The Strategic Role of Commercial Support
The complexity of designing and maintaining a high-scale Grafana deployment has fostered a robust ecosystem of third-party service providers.
Grafana Labs Support: Grafana Labs offers Professional Services to accelerate adoption and minimize risk. Their Premium support tiers offer guaranteed response times for critical issues, such as 30 minutes for P1 (Critical) disruptions.
Third-Party Expertise: The ecosystem includes Managed Service Providers (MSPs), like InfraCloud and Ksolves, who offload operational responsibility (including 24/7 incident response), and Specialized Technical Consultancies, like Prodshell, who focus on optimization and custom solutions. Sirius is positioned as a Strategic Integrator focusing on high-level concerns like risk management, compliance, and cloud-native expertise. By providing comprehensive services (consulting, managed services, strategic integration) Sirius minimizes execution risk and vendor fragmentation.
Summary: Final Assessment and Strategic Recommendation
Grafana is the de facto open standard for observability interaction. Choosing Grafana is a strategic decision rooted in prioritizing autonomy, cost control, and technical depth.

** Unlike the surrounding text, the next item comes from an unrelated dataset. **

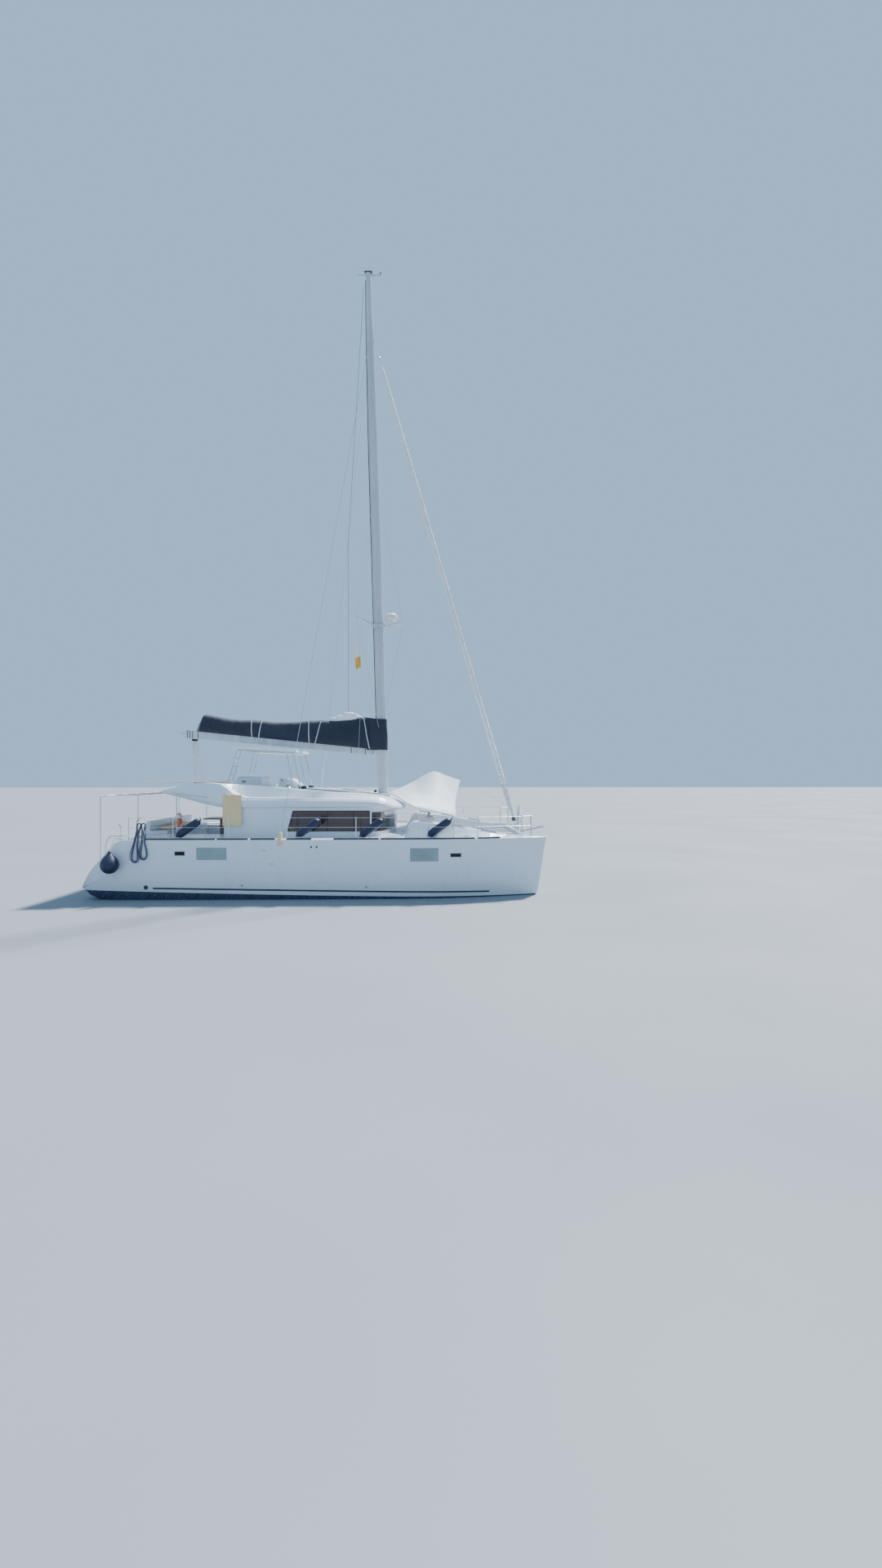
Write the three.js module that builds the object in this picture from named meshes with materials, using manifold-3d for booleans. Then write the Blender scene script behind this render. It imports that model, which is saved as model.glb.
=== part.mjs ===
// Cruising sailing catamaran with a flybridge, lying afloat with its sails stowed.
// Millimetres. +X points to the bow, +Y to port, +Z up. The origin is amidships, on the
// centreline, at the waterline. Both hulls come from one table, mirrored about the centreline.
import * as THREE from 'three';
import { mergeVertices } from 'three/addons/utils/BufferGeometryUtils.js';
import Module from 'manifold-3d';

const wasm = await Module();
wasm.setup();

// General sizes
const GAP = 0.3; // left between pieces that touch
const STARBOARD = -1;
const PORT = 1;
const SIDES = [['starboard', STARBOARD], ['port', PORT]];

// Hulls and decks
const HULL_CENTRE = 2950; // hull centreline from the boat's centreline
const INNER_WALL = 2100; // flat inner hull wall beside the bridgedeck
const KNUCKLE = 750; // underside of the bridgedeck
const KNUCKLE_OVER_BILGE = 20; // least height of the knuckle above the turn of the bilge
const DECK = 1780;
const SOLE = 1450; // saloon and cockpit floor
const BRIDGE_AFT = -5600;
const BRIDGE_FRONT = 3450;
const SEAT_TOP = 1880; // cockpit bench across the aft end
const SEAT_BACK = 2180;
// Side outline of the bridgedeck, x and z, with the sunk saloon and cockpit floor
const BRIDGEDECK_OUTLINE = [
  [BRIDGE_AFT, 900], [-5350, KNUCKLE], [2500, KNUCKLE], [3150, 960], [BRIDGE_FRONT, 1380],
  [BRIDGE_FRONT, 2165], [2750, 2230], [2450, DECK], [1750, DECK], [1750, SOLE], [-4950, SOLE],
  [-4950, SEAT_TOP], [-5480, SEAT_TOP], [-5480, SEAT_BACK], [BRIDGE_AFT, SEAT_BACK],
];
const BOTTOM_STEPS = 8; // facets of a hull's rounded bottom

// Widths are measured from the hull's own centreline, outer side positive.
// x, sheer height, deck height, outer and inner side, half beam and height of the bilge, keel line
const HULL_STATIONS = [
  { x: -6800, sheer: 400, top: 402, outer: 790, inner: -780, half: 700, bilge: 340, keel: 290 },
  { x: -6620, sheer: 750, top: 752, outer: 830, inner: -810, half: 720, bilge: 220, keel: 60 },
  { x: -6220, sheer: 1230, top: 1235, outer: 850, inner: -835, half: 735, bilge: 160, keel: -120 },
  { x: -5660, sheer: 1740, top: DECK, outer: 875, inner: -850, half: 755, bilge: 140, keel: -300 },
  { x: -4400, sheer: 1750, top: DECK, outer: 896, inner: -850, half: 780, bilge: 120, keel: -470 },
  { x: -2500, sheer: 1750, top: DECK, outer: 900, inner: -850, half: 792, bilge: 120, keel: -600 },
  { x: 0, sheer: 1750, top: DECK, outer: 900, inner: -850, half: 800, bilge: 120, keel: -650 },
  { x: 2450, sheer: 1750, top: DECK, outer: 900, inner: -850, half: 770, bilge: 120, keel: -620 },
  { x: 2750, sheer: 1750, top: 2230, outer: 895, inner: -850, half: 750, bilge: 120, keel: -605 },
  { x: 3500, sheer: 1750, top: 2160, outer: 872, inner: -850, half: 690, bilge: 120, keel: -570 },
  { x: 4800, sheer: 1750, top: 1940, outer: 700, inner: -600, half: 480, bilge: 130, keel: -480 },
  { x: 5600, sheer: 1750, top: 1815, outer: 455, inner: -400, half: 290, bilge: 150, keel: -390 },
  { x: 6200, sheer: 1750, top: 1780, outer: 245, inner: -225, half: 130, bilge: 200, keel: -270 },
  { x: 6430, sheer: 1748, top: 1768, outer: 160, inner: -150, half: 65, bilge: 280, keel: -120 },
  { x: 6560, sheer: 1746, top: 1760, outer: 108, inner: -104, half: 30, bilge: 380, keel: 110 },
  { x: 6800, sheer: 1742, top: 1750, outer: 24, inner: -24, half: 14, bilge: 1700, keel: 1670 },
];
const TRUNK_EDGE = 0.72; // share of the deck width where the raised deck ends
const SIDE_DECK_EDGE = 0.86;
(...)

| Priority | Strategy | Recommendation |
|---|---|---|
| Control & Cost Efficiency | Self-Host/Hybrid with Managed Backends | Grafana provides maximum flexibility but requires significant governance investment. |
| Security & Compliance | Mandate Enterprise License | Access to essential security features (SAML, RBAC) is gated, regardless of hosting location. |
| Labor Arbitrage | Choose Managed Service | Grafana Cloud eliminates the high, fixed cost of internal SRE labor, offering predictability via 95th percentile billing. |
The ultimate review is that Grafana demands discipline: it rewards organizations that invest in governance and optimization, offering long-term vendor neutrality and control. If that discipline is lacking, transferring the operational toil to a managed service provider is the recommended path for minimizing risk and ensuring sustainability.